With the established success of the industry, Blake said, other Island towns should get on board. By which he means, primarily, Vineyard Haven. “It’s so silly not to have aquaculture in the Lagoon, where it’s needed more than anywhere,” he said. “It might take another ten years before they realize if they don’t move on it, they’ll have nothing.”
But Blake, whose Sweet Neck Farm harvested about 50,000 oysters this summer, said he’s happy to see younger farmers carrying the mantle. “That’s where it’s going to continue,” he said. “To see so many families making a living down there, to me it’s really encouraging. There’s no fishing down there to be had. If there wasn’t the farming, Katama Bay really wouldn’t be producing anything right now.”
And after more than fifteen years, oyster farming “brings a smile to my face,” he said. “It’s a nice way to make a living.”
Not surprising, perhaps, the success of the oyster industry has trickled down to Island restaurants, some of which are known for selling local oysters. Several thousand freshly-shucked Island oysters were sold this summer with grated horseradish, house-made cocktail sauce, and mignonette at the Port Hunter, a Main Street restaurant about two blocks away from Edgartown harbor.
“I take a good amount of pride that they are putting out such good product,” said Patrick Courtney, who co-owns the restaurant with his brother, Ted. “We want to do our part as
well.
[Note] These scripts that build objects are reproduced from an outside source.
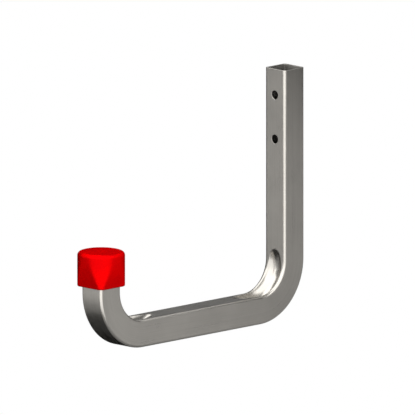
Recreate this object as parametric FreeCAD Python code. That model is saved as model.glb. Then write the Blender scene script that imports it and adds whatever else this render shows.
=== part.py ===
import FreeCAD, Part
import math
import os

from FreeCAD import Vector

# Garage utility hook: one length of square steel tube, bent twice into a J, with a plastic cap pushed
# over its free end. Millimetres. The origin is the middle of the two wall-screw holes on the face that
# lies against the wall: +Y points into the wall, +Z is up, and X runs across the tube.

# Square tube
TUBE_SIDE = 25.0
TUBE_WALL = 1.5
TUBE_CORNER_R = 2.5

# Run of the tube, measured over its outside
RIM_HEIGHT = 226.0  # open rim of the tall leg above the underside of the arm
REACH = 256.0  # wall face to the front of the short leg
TIP_HEIGHT = 87.5  # cut end of the short leg above the underside of the arm
BEND_R = 41.5  # both bends, on the centre line of the tube

# Screw holes through both walls of the tall leg
SCREW_HOLE_D = 8.0
SCREW_PITCH = 40.0
RIM_TO_SCREW = 23.5  # rim to the middle of the upper hole
CUTTER_OVERRUN = 5.0  # how far the hole cutters stand out of the tube at each end

# Scoop that the ribbed bending former presses into the inner wall of each bend. Seen from the side, its
# bottom is two arcs that meet at its lowest point: one round the bend and up the leg, and a flatter one
# along the arm.
SCOOP_DEPTH = 5.5  # of its lowest point, under the upper face of the arm
SCOOP_LOW_POINT = 4.0  # that point's distance from the middle of the bend, towards the leg
SCOOP_UP_LEG = 8.5  # where it runs out on the leg, past the end of the bend
SCOOP_ALONG_ARM = 22.7  # where it runs out on the arm, past the end of the bend
SCOOP_SHOULDER = 0.9  # flat strip left between the scoop and the rounded corner of the tube
SCOOP_LIP_R = 1.1  # rounding where the flat strip turns down into the scoop
RIB_LEG_TURN = 150.0  # degrees of the rib's arc that presses the leg and the bend
RIB_ARM_TURN = 40.0  # degrees of the rib's arc that presses the arm
RIB_SPREAD = 85.0  # degrees of the rib's round edge, to each side of its middle
UNDER_FLATS = 3  # flats that stand for the same round inside the bore

# Cap: round on top, with four flats that square it off towards its mouth
CAP_CLEARANCE = 0.1  # gap between the tube and the socket, on each side
CAP_WALL = 3.9  # plastic beside the middle of each flat, at the mouth
CAP_CORNER_WALL = 4.55  # plastic over each corner of the socket
CAP_SKIRT = 1.6  # upright band round the mouth
CAP_TAPER = 26.3  # height over which the flats lean out to the circle
CAP_BAND = 0.5  # full circle above the flats, below the rounded edge
CAP_EDGE_R = 3.6  # rounding of the top edge
CAP_EDGE_STROKES = 4  # strokes that make up that rounding
CAP_ROOF = 4.2  # plastic over the end of the tube

# Worked out from the sizes above
HALF_SIDE = TUBE_SIDE / 2
BORE_SIDE = TUBE_SIDE - 2 * TUBE_WALL
RIM_Z = RIM_TO_SCREW + SCREW_PITCH / 2
UNDERSIDE_Z = RIM_Z - RIM_HEIGHT
TIP_END_Z = UNDERSIDE_Z + TIP_HEIGHT
ARM_Z = UNDERSIDE_Z + HALF_SIDE
TALL_LEG_Y = -HALF_SIDE
SHORT_LEG_Y = -REACH + HALF_SIDE
BEND_Z = ARM_Z + BEND_R
TALL_BEND_Y = TALL_LEG_Y - BEND_R
SHORT_BEND_Y = SHORT_LEG_Y + BEND_R
INNER_BEND_R = BEND_R - HALF_SIDE
SCOOP_HALF_WIDTH = HALF_SIDE - TUBE_CORNER_R - SCOOP_SHOULDER
SCOOP_LOW_R = INNER_BEND_R + SCOOP_DEPTH
LEG_ARC_DOWN = (SCOOP_LOW_R**2 - (INNER_BEND_R - SCOOP_LOW_POINT) ** 2 - SCOOP_UP_LEG**2) / (
    2 * (SCOOP_LOW_R + SCOOP_UP_LEG)
)
ARM_ARC_DOWN = (SCOOP_LOW_R**2 - INNER_BEND_R**2 - (SCOOP_ALONG_ARM + SCOOP_LOW_POINT) ** 2) / (
    2 * SCOOP_DEPTH
)
SCOOP_DEEPEST = math.hypot(SCOOP_LOW_POINT, LEG_ARC_DOWN) + SCOOP_DEPTH - LEG_ARC_DOWN
SCOOP_PROFILE_R = (SCOOP_HALF_WIDTH**2 + SCOOP_DEEPEST**2) / (2 * SCOOP_DEEPEST)

SOCKET_SIDE = TUBE_SIDE + 2 * CAP_CLEARANCE
SOCKET_CORNER_R = TUBE_CORNER_R + CAP_CLEARANCE
SOCKET_CORNER_OUT = (SOCKET_SIDE / 2 - SOCKET_CORNER_R) * math.sqrt(2) + SOCKET_CORNER_R
CAP_SIDE = SOCKET_SIDE + 2 * CAP_WALL
CAP_ROUND_R = SOCKET_CORNER_OUT + CAP_CORNER_WALL
CAP_TOP_Z = TIP_END_Z + CAP_ROOF
CAP_ROUND_Z = CAP_TOP_Z - CAP_EDGE_R - CAP_BAND
CAP_SKIRT_Z = CAP_ROUND_Z - CAP_TAPER
CAP_MOUTH_Z = CAP_SKIRT_Z - CAP_SKIRT


def around(centre, radius, degrees):
    """Point on a circle that lies flat in X and Y, counted from the X axis."""
    angle = math.radians(degrees)
    return centre + Vector(radius * math.cos(angle), radius * math.sin(angle), 0)


def corner_centre(quarter, side, corner_r):
    """Middle of the rounded corner in the given quarter, for a square about the Z axis."""
    return around(Vector(0, 0, 0), (side / 2 - corner_r) * math.sqrt(2), 45 + 90 * quarter)


def quarter_arc(centre, radius, quarter):
    """A quarter circle from 90 x quarter degrees on."""
    start = 90 * quarter
    ends = [around(centre, radius, start + turn) for turn in (0, 45, 90)]
    return Part.Arc(*ends).toShape()


def rounded_square(side, corner_r, x, y, z):
    """Closed wire of a square with rounded corners, flat in X and Y about the given point."""
    place = Vector(x, y, z)
    arcs = [
        quarter_arc(corner_centre(quarter, side, corner_r) + place, corner_r, quarter)
        for quarter in range(4)
    ]
    edges = []
    for arc, following in zip(arcs, arcs[1:] + arcs[:1]):
        edges.append(arc)
        edges.append(Part.makeLine(arc.Vertexes[-1].Point, following.Vertexes[0].Point))
    return Part.Wire(edges)


def bend_arc(centre_y, first_degrees):
    """A quarter turn of the centre line in the YZ plane, from first_degrees on."""
    points = []
    for turn in (0, 45, 90):
        angle = math.radians(first_degrees - turn)
        points.append(
            Vector(0, centre_y + BEND_R * math.cos(angle), BEND_Z + BEND_R * math.sin(angle))
        )
    return Part.Arc(*points).toShape()


def centre_line():
    """Path of the tube: down the tall leg, out along the arm and up the short leg."""
    tall_bend = bend_arc(TALL_BEND_Y, 0)
    short_bend = bend_arc(SHORT_BEND_Y, -90)
    top = Vector(0, TALL_LEG_Y, RIM_Z)
    end = Vector(0, SHORT_LEG_Y, TIP_END_Z)
    return Part.Wire(
        [
            Part.makeLine(top, tall_bend.Vertexes[0].Point),
            tall_bend,
            Part.makeLine(tall_bend.Vertexes[-1].Point, short_bend.Vertexes[0].Point),
            short_bend,
            Part.makeLine(short_bend.Vertexes[-1].Point, end),
        ]
    )


def square(side, x, y, z):
    """Closed wire of a sharp-cornered square, flat in X and Y about the given point."""
    half = side / 2
    corners = [(-half, -half), (half, -half), (half, half), (-half, half), (-half, -half)]
    return Part.makePolygon([Vector(x + right, y + back, z) for right, back in corners])


def swept(section):
    """Solid bar of the given section, which lies at the open rim, along the whole centre line."""
    return centre_line().makePipeShell([section], True, False)


def rib_point(degrees, profile_r):
    """Point of the rib's section at its lowest place, from the level of the middle of the bend."""
    angle = math.radians(degrees)
    down = SCOOP_LOW_R - SCOOP_PROFILE_R + profile_r * math.cos(angle)
    return Vector(profile_r * math.sin(angle), 0, -down)


def round_outline():
    """Section of the rib itself: one arc."""
    turns = (-RIB_SPREAD, 0, RIB_SPREAD)
    return [Part.Arc(*[rib_point(turn, SCOOP_PROFILE_R) for turn in turns]).toShape()]


def under_outline():
    """Section with the tube's wall round it: flats that touch the arc one wall thickness outside."""
    step = 2 * RIB_SPREAD / UNDER_FLATS
    corner_r = (SCOOP_PROFILE_R + TUBE_WALL) / math.cos(math.radians(step / 2))
    points = [rib_point(-RIB_SPREAD + step * count, corner_r) for count in range(UNDER_FLATS + 1)]
    return [Part.makeLine(start, end) for start, end in zip(points, points[1:])]


def rib(low_point_y, leg_way, outline):
    """Rib of the bending former, whose section is outline's edges, closed by a straight one.

    leg_way is the Y direction from the middle of the bend to its leg, -1 or 1.
    """
    edges = outline()
    edges.append(Part.makeLine(edges[-1].Vertexes[-1].Point, edges[0].Vertexes[0].Point))
    section = Part.Face(Part.Wire(edges))
    section.translate(Vector(0, low_point_y, BEND_Z))
    leg_middle = Vector(0, low_point_y, BEND_Z - LEG_ARC_DOWN)
    arm_middle = Vector(0, low_point_y, BEND_Z - ARM_ARC_DOWN)
    leg_part = section.revolve(leg_middle, Vector(leg_way, 0, 0), RIB_LEG_TURN)
    arm_part = section.revolve(arm_middle, Vector(-leg_way, 0, 0), RIB_ARM_TURN)
    return [leg_part, arm_part]


def lips(shape, low_points_y):
    """Edges round both scoops: within the flat inner walls, and not across the bottom of a scoop."""
    limit = SCOOP_HALF_WIDTH + SCOOP_SHOULDER / 2
    inside = [edge for edge in shape.Edges if max(abs(edge.BoundBox.XMin), edge.BoundBox.XMax) < limit]
    return [
        edge
        for edge in inside
        if min(abs(edge.CenterOfMass.y - low_y) for low_y in low_points_y) > TUBE_WALL / 10
    ]


def screw_holes():
    """Cutters for the two screw holes, which pass both walls of the tall leg."""
    length = TUBE_SIDE + 2 * CUTTER_OVERRUN
    starts = [
        Vector(0, -TUBE_SIDE - CUTTER_OVERRUN, height) for height in (-SCREW_PITCH / 2, SCREW_PITCH / 2)
    ]
    return [
        Part.makeCylinder(SCREW_HOLE_D / 2, length, start, Vector(0, 1, 0)) for start in starts
    ]


def hook_tube():
    """The bent tube, its scoops pressed in with no less than the tube's own wall left under them."""
    outside = swept(rounded_square(TUBE_SIDE, TUBE_CORNER_R, 0, TALL_LEG_Y, RIM_Z))
    bore = swept(square(BORE_SIDE, 0, TALL_LEG_Y, RIM_Z))
    bends = ((TALL_BEND_Y + SCOOP_LOW_POINT, 1), (SHORT_BEND_Y - SCOOP_LOW_POINT, -1))
    for low_point_y, leg_way in bends:
        outside = outside.cut(rib(low_point_y, leg_way, round_outline))
        bore = bore.cut(rib(low_point_y, leg_way, under_outline))
    outside = outside.makeFillet(SCOOP_LIP_R, lips(outside, [low_point_y for low_point_y, _ in bends]))
    return outside.cut([bore] + screw_holes())


def flat_face(points):
    """Plane face through the given corners."""
    return Part.Face(Part.makePolygon(points + points[:1]))


def flats_profile():
    """Side view of the cap between two flats, which stand upright at the skirt and then lean out."""
    outline = [
        (CAP_SIDE / 2, CAP_MOUTH_Z),
        (CAP_SIDE / 2, CAP_SKIRT_Z),
        (CAP_ROUND_R, CAP_ROUND_Z),
        (CAP_ROUND_R, CAP_TOP_Z),
    ]
    left = [Vector(-out, -CAP_ROUND_R, height) for out, height in outline]
    right = [Vector(out, -CAP_ROUND_R, height) for out, height in reversed(outline)]
    return flat_face(left + right)


def turned_bar():
    """Round bar about the Z axis, whose rounded top edge is turned from short straight strokes."""
    edge_r = CAP_ROUND_R - CAP_EDGE_R
    points = [Vector(0, 0, CAP_MOUTH_Z), Vector(CAP_ROUND_R, 0, CAP_MOUTH_Z)]
    for count in range(CAP_EDGE_STROKES + 1):
        angle = math.pi / 2 * count / CAP_EDGE_STROKES
        rise = CAP_EDGE_R * math.sin(angle)
        points.append(
            Vector(edge_r + CAP_EDGE_R * math.cos(angle), 0, CAP_TOP_Z - CAP_EDGE_R + rise)
        )
    points.append(Vector(0, 0, CAP_TOP_Z))
    return flat_face(points).revolve(Vector(0, 0, 0), Vector(0, 0, 1), 360)


def end_cap():
    """Push-on cap: a round bar with four leaning flats, and a square socket up to the tube's end."""
    body = turned_bar()
    between_flats = flats_profile().extrude(Vector(0, 2 * CAP_ROUND_R, 0))
    for _ in range(2):
        body = body.common(between_flats)
        between_flats.rotate(Vector(0, 0, 0), Vector(0, 0, 1), 90)
    body.translate(Vector(0, SHORT_LEG_Y, 0))
    section = rounded_square(SOCKET_SIDE, SOCKET_CORNER_R, 0, SHORT_LEG_Y, CAP_MOUTH_Z)
    return body.cut(Part.Face(section).extrude(Vector(0, 0, TIP_END_Z - CAP_MOUTH_Z)))


def write(name, shape):
    """Check one piece and write it as a STEP file."""
    shape = shape.Solids[0] if len(shape.Solids) == 1 else shape
    print(name, shape.ShapeType, shape.isValid(), len(shape.Solids), round(shape.Volume, 1))
    shape.exportStep("parts/" + name + ".step")


os.makedirs("parts", exist_ok=True)
write("hook_tube", hook_tube())
write("end_cap", end_cap())
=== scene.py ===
"""Garage utility hook: a length of square steel tube bent into a J, with a red plastic cap on its tip.

Everything is in metres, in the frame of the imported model: +Y points into the wall, +Z is up, and the
origin is the middle of the two screw holes on the face that lies against the wall.
"""

import logging
import math
from dataclasses import dataclass, field
from enum import Enum
from typing import Any, Optional

import bmesh
import bpy
from mathutils import Matrix, Vector

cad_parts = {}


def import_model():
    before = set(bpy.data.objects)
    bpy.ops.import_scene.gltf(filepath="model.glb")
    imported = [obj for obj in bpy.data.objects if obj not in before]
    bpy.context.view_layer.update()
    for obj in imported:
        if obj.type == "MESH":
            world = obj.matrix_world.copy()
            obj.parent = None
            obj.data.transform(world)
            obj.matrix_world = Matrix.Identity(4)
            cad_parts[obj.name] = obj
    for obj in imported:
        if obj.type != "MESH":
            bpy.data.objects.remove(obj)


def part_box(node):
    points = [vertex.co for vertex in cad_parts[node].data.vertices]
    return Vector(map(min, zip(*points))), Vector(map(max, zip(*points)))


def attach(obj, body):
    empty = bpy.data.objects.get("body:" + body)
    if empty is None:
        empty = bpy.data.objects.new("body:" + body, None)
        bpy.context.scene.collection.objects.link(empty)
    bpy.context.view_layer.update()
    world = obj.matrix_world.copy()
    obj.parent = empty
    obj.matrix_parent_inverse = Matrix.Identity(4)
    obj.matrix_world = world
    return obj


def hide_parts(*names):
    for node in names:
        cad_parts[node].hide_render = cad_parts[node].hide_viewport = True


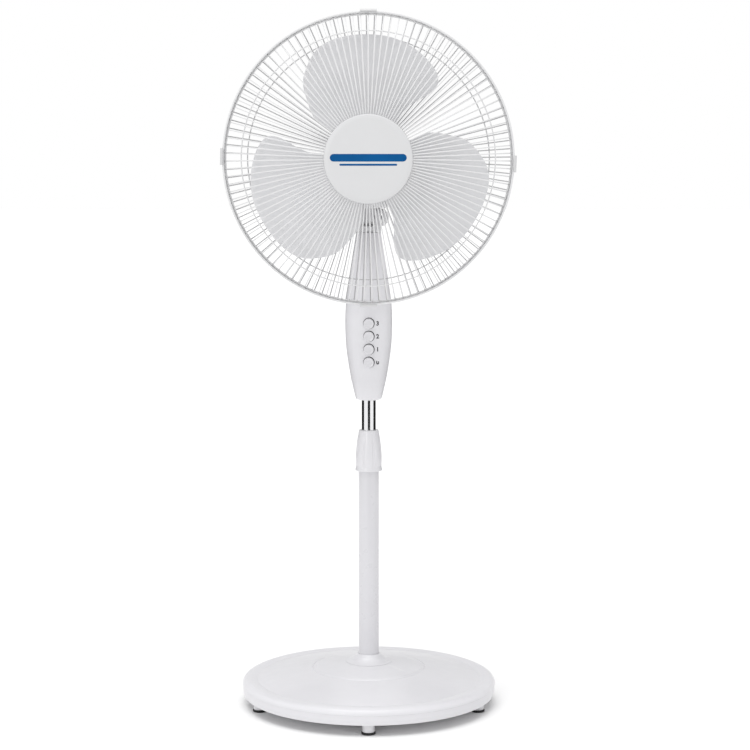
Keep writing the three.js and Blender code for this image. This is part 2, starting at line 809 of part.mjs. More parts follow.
function oscillationKnob() {
  const profile = [
    [0, 870],
    [3, 870],
    [3, 907],
    [6.4, 907],
    [7, 909],
    [6.6, 919],
    [5, 920.5],
    [0, 920.5],
  ];
  return turnedZ(profile, 16, WHEEL_X, WHEEL_Y);
}

// ---------- fan wheel ----------

const v2 = (x, y) => new THREE.Vector2(x, y);
// Edges of the blade at the top, in degrees from the right by share of its length: the rear edge leads.
const leadEdge = new THREE.SplineCurve([
  v2(0, 52.5), v2(0.26, 53.4), v2(0.35, 53.8), v2(0.53, 51.9), v2(0.7, 48.3), v2(0.88, 46.2), v2(1, 47.4),
]);
const trailEdge = new THREE.SplineCurve([
  v2(0, 143), v2(0.23, 143.6), v2(0.41, 143.6), v2(0.61, 136.9), v2(0.78, 131.7), v2(0.9, 124.9), v2(1, 118),
]);
// Tip radius across the chord, from the cornered leading tip to the round trailing one.
const tipEdge = new THREE.SplineCurve([
  v2(0, 154), v2(0.08, 164), v2(0.2, 171.2), v2(0.34, 177), v2(0.46, 180.2), v2(0.6, 181),
  v2(0.76, 181), v2(0.89, 180.2), v2(1, 173.4),
]);

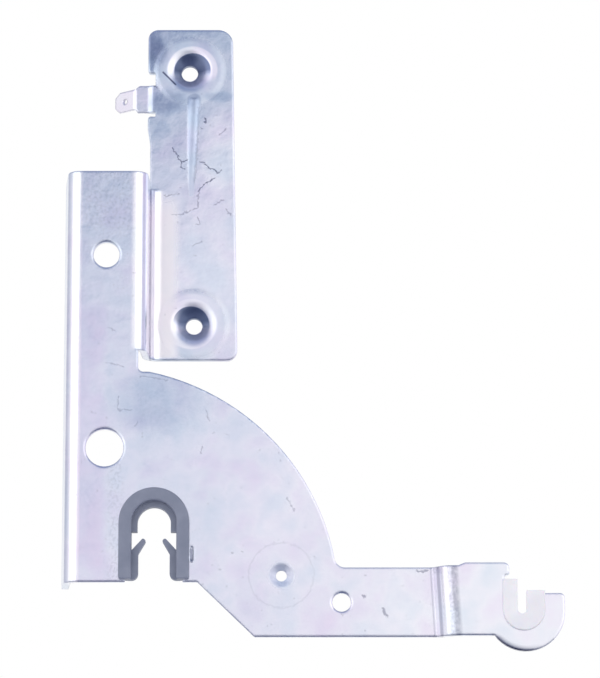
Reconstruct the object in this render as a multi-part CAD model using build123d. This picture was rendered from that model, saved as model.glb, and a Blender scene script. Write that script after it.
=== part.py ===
"""Left-hand hinge of a built-in dishwasher door, in millimetres.

One folded sheet-steel bracket carries two moulded plastic pieces. The bracket stands upright as it does
inside the door: its channel reaches up the side of the door, its screw plate is fixed to the door's side
wall, and its curved body turns on a pin at the foot of the channel, where a grey snap-in bearing sits in an
open notch. An arm with a joggle ends in a hook, whose white liner takes the balancing cord's end.

X runs to the right along the arm, Z runs up, and +Y runs from the seen face of the sheet to its back.
The origin is on the axis of the hinge pin, in the middle of the sheet's thickness.
"""

from build123d import *

import os
from math import cos, radians, sin, tan

# The sheet, its bends and the rounding that the punch leaves on its seen edges
sheet = 2.0
bend_inside = 2.0
edge_round = 0.3

# The channel: a web with a flange along each side
web_left = -25.1
web_right = -3.8
web_foot = -17.3
web_top = 105.8
left_flange_depth = 17.0
left_flange_splay = 6.0
left_flange_corner = 3.0
right_flange_splay = 2.5
right_flange_slope = 4.0

# The screw plate, set back from the web
plate_setback = 16.0
plate_bend_inside = 3.5
plate_foot = 51.65
plate_top = 153.9
plate_right_foot = 23.9
plate_right_top = 22.2
plate_left_above_tab = -3.35
plate_left_below_tab = -2.55
plate_corner_left = 3.0
plate_corner_right = 4.5
plate_corner_foot = 3.2
bend_top = 103.75

# The pressed screw seats in the plate
seat_spacing = 78.4
seat_lower_x = 10.85
seat_lower_z = 62.65
seat_upper_x = 9.15
seat_foot_r = 10.8
seat_step = 1.6
seat_rise = 0.18
seat_rim_r = 6.6
seat_funnel_angle = 45.0
seat_back = 4.15
seat_hole_r = 2.5
seat_bend = 3.0
seat_rim_bend = 2.5

# The pressed rib below the upper seat
rib_x = 10.5
rib_below_seat = 8.7
rib_length = 31.1
rib_width = 3.4
rib_height = 0.5
rib_lean = 2.0

# The earth tab on the plate's left edge, coined thinner than the sheet
tab_below_top = 21.65
tab_height = 8.4
tab_sheet = 0.8
tab_root_x = -2.05
tab_coin_run = 1.2
tab_bend_x = -7.2
tab_angle = 41.0
tab_bend = 0.8
tab_blade_width = 6.3
tab_blade_length = 8.0
tab_hole_r = 0.8
tab_hole_from_tip = 4.1
tab_tip_chamfer = 1.3
tab_shoulder_chamfer = 1.3
tab_notch_x = -1.1
tab_notch_above = 3.8
tab_notch_below = 1.3
tab_notch_round = 1.0
tab_heel_length = 4.0
tab_heel_taper = 5.0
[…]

It’s not easy to grow oysters that look like that.”
When the Port Hunter opened three years ago, the menu included off-Island oysters, but the Courtneys, who were raised on the Vineyard, quickly abandoned that idea. “When you have the best oysters in the world growing right down the street, it makes no sense to ship them in,” Courtney said.
“Very few people come sit in a restaurant like this and eat oysters harvested the same day,” he said. “I hear it all the time, ‘These are the best oysters I’ve ever eaten,’ and farmers are
doing a great job growing them.”
For the most part, the oyster farmers said the industry has room to grow, with demand increasing. Oyster connoisseurs, like fans of micro-brewed beer, enjoy trying different varieties, Karney said. “It seems they pretty much can sell everything they grow. The demand is still higher than they can produce. From that standpoint, it’s been really fantastic and I’m just thrilled.”
The value of the private oyster production on the bay is about equal or greater than all the wild fisheries in Edgartown, he added. “That just kinda blows my mind.”